I don’t mean to express any truly definitive views here in this post, please be clear – I don’t know what I think of all these things, but I do think there are demographic aspects of the current mess we are in that probably have an effect on policy in ways that are not easily captured by static models. How much of the “new normal,” for example, is not just the overhang of debt, but the overhang of debt on a population of aging baby boomers and their diminished offspring?
What is the effect of economic policies designed to unleash the ‘animal spirits’ when the animals are all too old and sclerotic to have any spirits, animal or otherwise? Mind, I personally don’t think we’re there yet – unlike Japan or parts of Western Europe, we still have enough young, young we as a society are still moderately interested and invested in, to go for growth. (And, yes, my view is that the economic policies that would unleash such spirits are the Reaganite ones; your views of course might differ. But the differences in substantive policies that would produce or not produce growth are not really the issue in this particular discussion, important as it is.) But we are, in my estimation, running out of time.
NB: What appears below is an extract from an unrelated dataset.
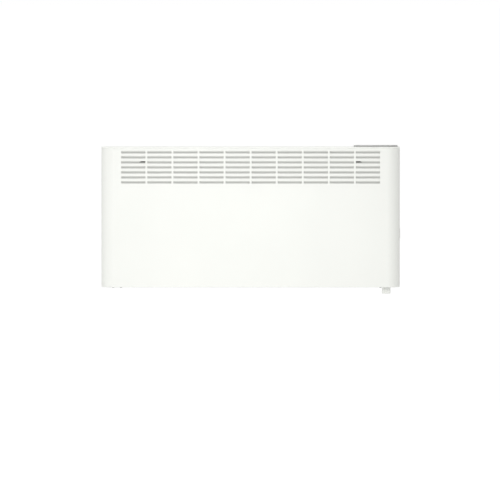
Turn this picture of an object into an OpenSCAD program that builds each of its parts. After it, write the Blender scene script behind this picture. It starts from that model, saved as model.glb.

Update: Let me agree with Byomtov and suggest that comments focus not on policy recipes for growth but the larger questions of younger and older and productivity. The reason I introduced “Reaganite” policies is actually that my hypo cuts against my own policy preference – that is, I favor such policies as growth policies, but in my hypo suggested that people like me could be in for an unpleasant surprise, insofar as unleashing animal spirits – even assuming that policy is the right one for that – meets with a lack of animals to spirit, so to speak. So please, let’s not debate here the policies one thinks lead or do not lead to growth; save that for a post directly on that point.